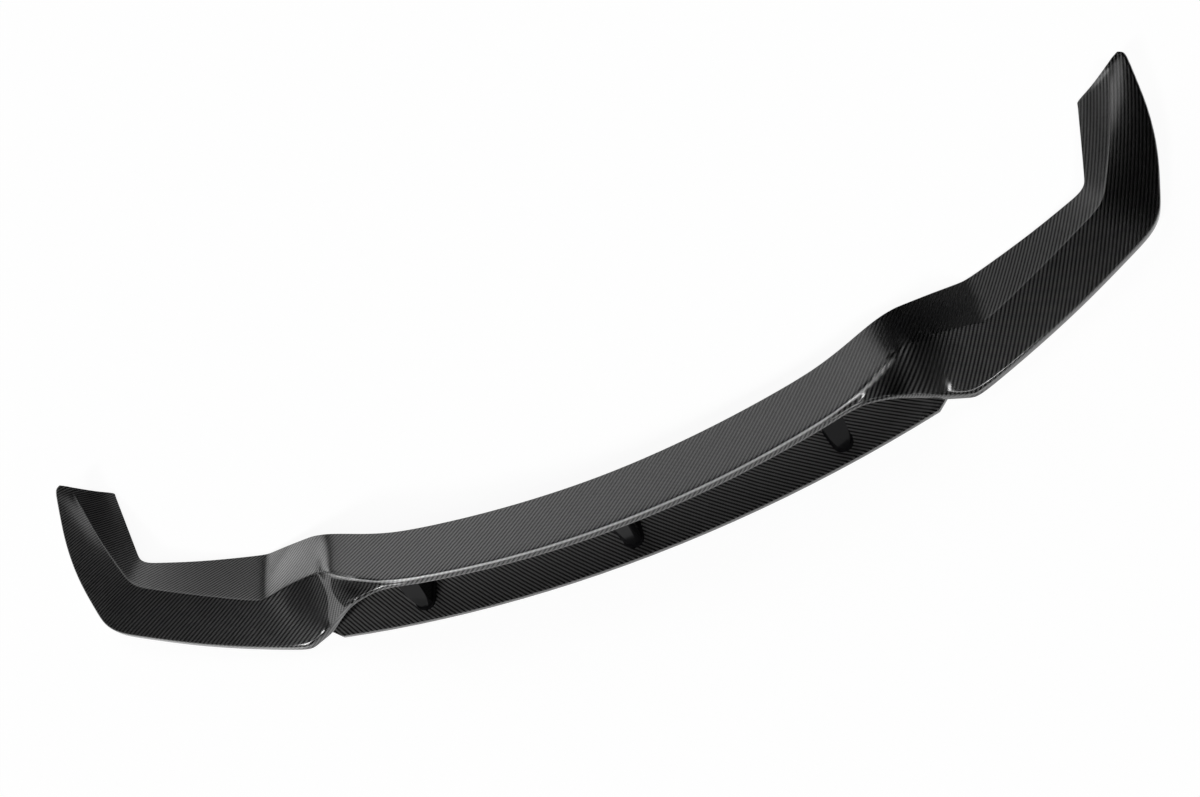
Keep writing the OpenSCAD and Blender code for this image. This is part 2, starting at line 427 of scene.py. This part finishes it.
# %% Weave the carbon
TOW_WIDTH = 0.0017
TOW_BULGE = 0.00005
TOW_CROWN = 2.0
# painted shade along each tow's rounded edges
TOW_EDGE_PAINTED_SHADE = 0.35
# both sets of tows are one fibre: the warp's colour is painted light and the weft's is painted shade
WARP_PAINTED_LIGHT = 0.2
WEFT_PAINTED_SHADE = 0.03
# colour added along the nose's rim: a painted highlight for the light line that the rim mirrors
RIM_PAINTED_HIGHLIGHT = 0.8
REPEAT_TOWS = 4.0  # tows until the pattern starts again
FLOAT_TOWS = 2.0  # tows that a tow passes over
WARP_MIDDLE = 1.0  # middle of the warp's float, in tows
WEFT_MIDDLE = 2.0  # middle of the weft's float, in tows
WARP_TURN = 0.25  # of a full turn, from the weft to the warp


def tow_height(across, along):
    """Height of a tow's back: it is rounded across the tow and bent along its float."""
    return TOW_CROWN - across * across - along * along


def tow_shade(across, shade):
    """Colour of a tow, with painted shade that darkens it a little along its rounded edges."""
    return (1.0 - across * across * TOW_EDGE_PAINTED_SHADE) * shade


def carbon(name):
    """2x2 twill under clear coat, laid by the mesh's cloth coordinates."""
    material = bpy.data.materials.new(name)
    graph = Graph(material)
    cloth = graph.add("ShaderNodeUVMap", {"uv_map": CLOTH})
    split = graph.add("ShaderNodeSeparateXYZ", values=[cloth])
    u, v = (place / TOW_WIDTH for place in graph.outputs(split, "X", "Y"))
    column = u.floor()
    row = v.floor()
    warp_over = ((column - row) % REPEAT_TOWS) < FLOAT_TOWS
    across_warp = (v - row) * 2.0 - 1.0
    across_weft = (u - column) * 2.0 - 1.0
    warp_height = tow_height(across_warp, (u - row) % REPEAT_TOWS - WARP_MIDDLE)
    weft_height = tow_height(across_weft, (v - column) % REPEAT_TOWS - WEFT_MIDDLE)
    height = weft_height + warp_over * (warp_height - weft_height)
    bump = graph.add(
        "ShaderNodeBump", values={"Distance": TOW_BULGE, "Strength": 1.0, "Height": height}
    )
    # the rim's mark lightens both sets of tows with a painted highlight
    rim_highlight = graph.add("ShaderNodeAttribute", {"attribute_name": RIM}, output="Fac") * RIM_PAINTED_HIGHLIGHT
    weft = tow_shader(graph, tow_shade(across_weft, WEFT_PAINTED_SHADE) + rim_highlight, bump, turn=0.0)
    warp = tow_shader(graph, tow_shade(across_warp, WARP_PAINTED_LIGHT) + rim_highlight, bump, turn=WARP_TURN)
    mixed = graph.add("ShaderNodeMixShader", values=[warp_over, weft, warp])
    graph.add("ShaderNodeOutputMaterial", values=[mixed])
    print(name, "has", len(graph.tree.nodes), "nodes")
    return material


def dress(piece, material):
    """Gives a piece one material."""
    piece.data.materials.clear()
    piece.data.materials.append(material)


twill = carbon("twill_carbon")
dress(shell, twill)
dress(blade, twill)

# %% [markdown]
# ## Supports
#
# The three supports are gloss black and stand in the shade of the nose. Their solids are right as
# they are, so they only take a finish: nearly black, with a little unevenness in the gloss.

# %% Make the supports' black
SUPPORT_COLOUR = (0.012, 0.012, 0.013, 1.0)
SUPPORT_ROUGHNESS = 0.16
SUPPORT_SHINE = 0.05
SUPPORT_COAT_ROUGHNESS = 0.05
GRAIN_SCALE = 300.0
GRAIN_DETAIL = 3.0
GRAIN_DEPTH = 0.0001
GRAIN_STRENGTH = 0.3
GRAIN_ROUGHNESS = 0.1


def support_black():
    """Gloss black moulding with faint unevenness."""
    material = bpy.data.materials.new("support_black")
    graph = Graph(material)
    place = graph.add("ShaderNodeTexCoord", output="Object")
    grain = graph.add(
        "ShaderNodeTexNoise", values={"Vector": place, "Scale": GRAIN_SCALE, "Detail": GRAIN_DETAIL}
    )
    bump = graph.add(
        "ShaderNodeBump", values={"Distance": GRAIN_DEPTH, "Strength": GRAIN_STRENGTH, "Height": grain}
    )
    shader = graph.add(
        "ShaderNodeBsdfPrincipled",
        values={
            "Base Color": SUPPORT_COLOUR,
            "Roughness": grain * GRAIN_ROUGHNESS + SUPPORT_ROUGHNESS,
            "Specular IOR Level": SUPPORT_SHINE,
            "Normal": bump,
            "Coat Weight": SUPPORT_SHINE,
            "Coat Roughness": SUPPORT_COAT_ROUGHNESS,
        },
    )
    graph.add("ShaderNodeOutputMaterial", values=[shader])
    return material


black = support_black()
for side in ("left", "centre", "right"):
    dress(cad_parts["support_" + side], black)
    print("support_" + side, "is", black.name)

# %% [markdown]
# ## Floor
#
# The lip lies on white paper. A paper lit to white by lamps would need so much light that the object
# would burn out, so most of its white is a glow that only the camera and mirroring surfaces see. The
# rest is matte paper, which keeps the lip's soft shadow.

# %% Lay the floor
WHITE = (1.0, 1.0, 1.0, 1.0)
FLOOR_SIZE = 40.0
PAPER_COLOUR = (0.86, 0.86, 0.86, 1.0)
PAPER_SHARE = 0.75
PAPER_GLOW = 1.23


def floor():
    """White paper that keeps a soft shadow."""
    edit = bmesh.new()
    bmesh.ops.create_grid(edit, x_segments=1, y_segments=1, size=FLOOR_SIZE / 2)
    bmesh.ops.translate(edit, verts=edit.verts, vec=(0.0, 0.0, cad_box[0].z))
    mesh = bpy.data.meshes.new("floor")
    edit.to_mesh(mesh)
    edit.free()
    paper = bpy.data.objects.new("floor", mesh)
    bpy.context.scene.collection.objects.link(paper)
    material = bpy.data.materials.new("paper")
    graph = Graph(material)
    seen = graph.add("ShaderNodeLightPath")
    glossy, clear = graph.outputs(seen, "Is Glossy Ray", "Is Transmission Ray")
    matte = graph.add("ShaderNodeBsdfDiffuse", values={"Color": PAPER_COLOUR})
    glow = graph.add("ShaderNodeEmission", values={"Color": WHITE, "Strength": PAPER_GLOW})
    share = (seen + glossy + clear) * PAPER_SHARE
    mixed = graph.add("ShaderNodeMixShader", values=[share, matte, glow])
    graph.add("ShaderNodeOutputMaterial", values=[mixed])
    dress(paper, material)
    paper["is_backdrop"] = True


floor()
print("paper", FLOOR_SIZE, "m wide")

# %% [markdown]
# ## Lights
#
# Gloss black shows little but what it mirrors, so the soft lights are painted into the world for
# their reflections: a broad one behind, a lower one behind and to the left, a small one at each end
# of a thin strip ahead, and darkness everywhere else. The strip draws the light lines on the rolled
# edges. Lamps would give the same reflections, but a painted light has no edge that shows as a shape.


# %% Aim at a direction
def toward(azimuth, elevation):
    """A direction from two angles in degrees, the first one turned from +X."""
    azimuth, elevation = math.radians(azimuth), math.radians(elevation)
    level = math.cos(elevation)
    return Vector((level * math.cos(azimuth), level * math.sin(azimuth), math.sin(elevation)))


def leaning(ray, direction):
    """How much a ray leans to a direction: 1 along it, 0 across it."""
    x, y, z = ray
    return x * direction.x + y * direction.y + z * direction.z


def astray(ray, direction, spread_degrees):
    """How far a ray strays from a direction: 0 along it, 1 at the spread."""
    return (1.0 - leaning(ray, direction)) / (1.0 - math.cos(math.radians(spread_degrees)))


# %% Light the room
SOFT_LIGHTS = (
    # azimuth from +X, elevation, spread (all degrees), brightness
    (105, 38, 17, 1.35),
    (139, 13, 15, 2.1),
    (227, 36, 5, 20.0),
    (303, 49, 4, 12.0),
)
STRIP_ENDS = ((226, 36), (303, 49))
STRIP_WIDTH = 2.2
STRIP_REACH = 34
STRIP_BRIGHTNESS = 6.0
DARKNESS = 0.01
BACKDROP_GLOW = 0.97


def painted_lights(ray):
    """Brightness of the soft lights and the strip, in the direction of a ray."""
    light = DARKNESS
    for azimuth, elevation, spread, brightness in SOFT_LIGHTS:
        off = astray(ray, toward(azimuth, elevation), spread)
        light = light + (off * off * -1.0).exp() * brightness
    start, end = (toward(*place) for place in STRIP_ENDS)
    aside = leaning(ray, start.cross(end).normalized()) / math.sin(math.radians(STRIP_WIDTH))
    off = astray(ray, (start + end).normalized(), STRIP_REACH)
    return light + (aside * aside * -1.0 - off * off * off * off).exp() * STRIP_BRIGHTNESS


def room():
    """Soft lights in a dark room, and plain white where the camera looks past the floor."""
    world = bpy.context.scene.world or bpy.data.worlds.new("room")
    bpy.context.scene.world = world
    graph = Graph(world)
    way = graph.add("ShaderNodeTexCoord")  # in a world, its first output is the ray's direction
    split = graph.add("ShaderNodeSeparateXYZ", values=[way])
    light = painted_lights(graph.outputs(split, "X", "Y", "Z"))
    seen = graph.add("ShaderNodeLightPath")
    (clear,) = graph.outputs(seen, "Is Transmission Ray")
    lights = graph.add("ShaderNodeBackground", values={"Color": WHITE, "Strength": light})
    white = graph.add("ShaderNodeBackground", values={"Color": WHITE, "Strength": BACKDROP_GLOW})
    mixed = graph.add("ShaderNodeMixShader", values=[seen + clear, lights, white])
    graph.add("ShaderNodeOutputWorld", values=[mixed])
    print("room has", len(SOFT_LIGHTS), "soft lights and a strip")


room()
bpy.context.scene.view_settings.view_transform = "Standard"

# %% [markdown]
# ## Measure
#
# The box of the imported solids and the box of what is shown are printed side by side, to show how
# far the finish changes the lip's size.

# %% Print the sizes
visual_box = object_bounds()
for label, box in (("cad", cad_box), ("visual", visual_box)):
    print(label, "size", [round(high - low, 4) for low, high in zip(*box)])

----------

- Aim
Print, please, the lines above from the very first through the one that holds "WARP_TURN = 0.25", both included, word for word and with nothing else.

- Full output
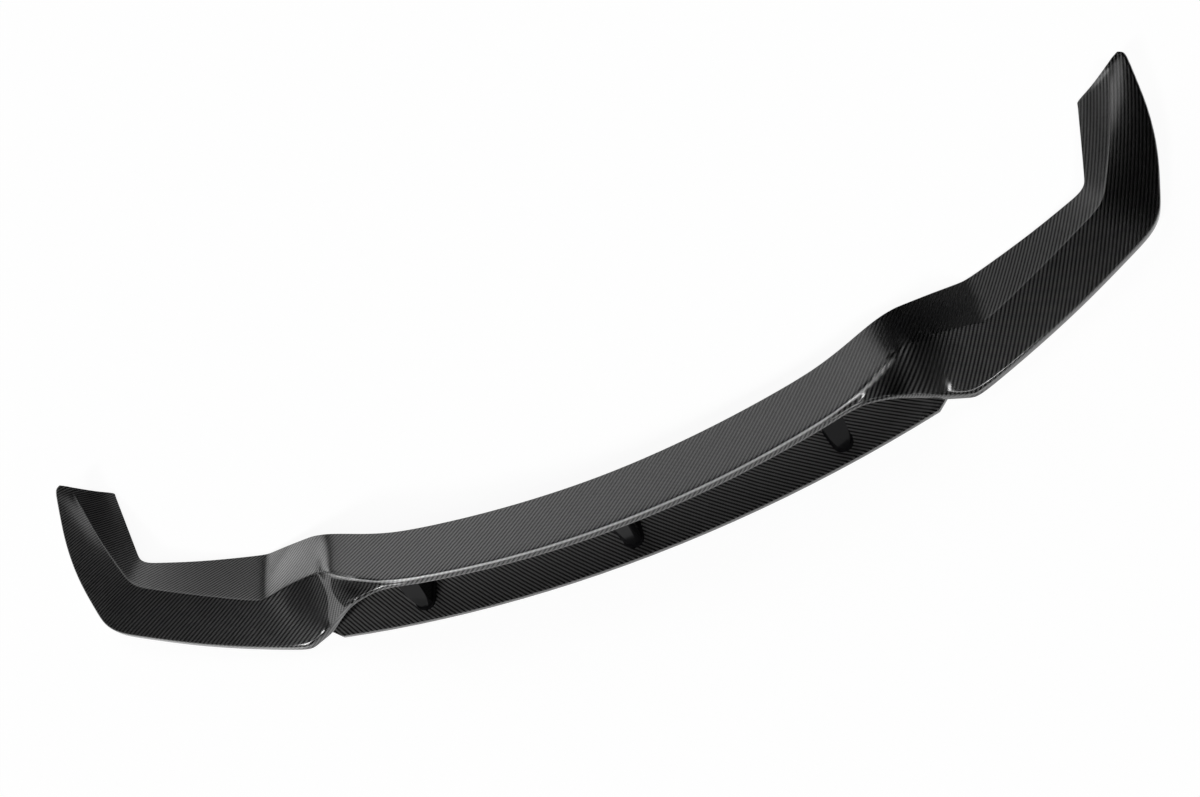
Keep writing the OpenSCAD and Blender code for this image. This is part 2, starting at line 427 of scene.py. This part finishes it.
# %% Weave the carbon
TOW_WIDTH = 0.0017
TOW_BULGE = 0.00005
TOW_CROWN = 2.0
# painted shade along each tow's rounded edges
TOW_EDGE_PAINTED_SHADE = 0.35
# both sets of tows are one fibre: the warp's colour is painted light and the weft's is painted shade
WARP_PAINTED_LIGHT = 0.2
WEFT_PAINTED_SHADE = 0.03
# colour added along the nose's rim: a painted highlight for the light line that the rim mirrors
RIM_PAINTED_HIGHLIGHT = 0.8
REPEAT_TOWS = 4.0  # tows until the pattern starts again
FLOAT_TOWS = 2.0  # tows that a tow passes over
WARP_MIDDLE = 1.0  # middle of the warp's float, in tows
WEFT_MIDDLE = 2.0  # middle of the weft's float, in tows
WARP_TURN = 0.25  # of a full turn, from the weft to the warp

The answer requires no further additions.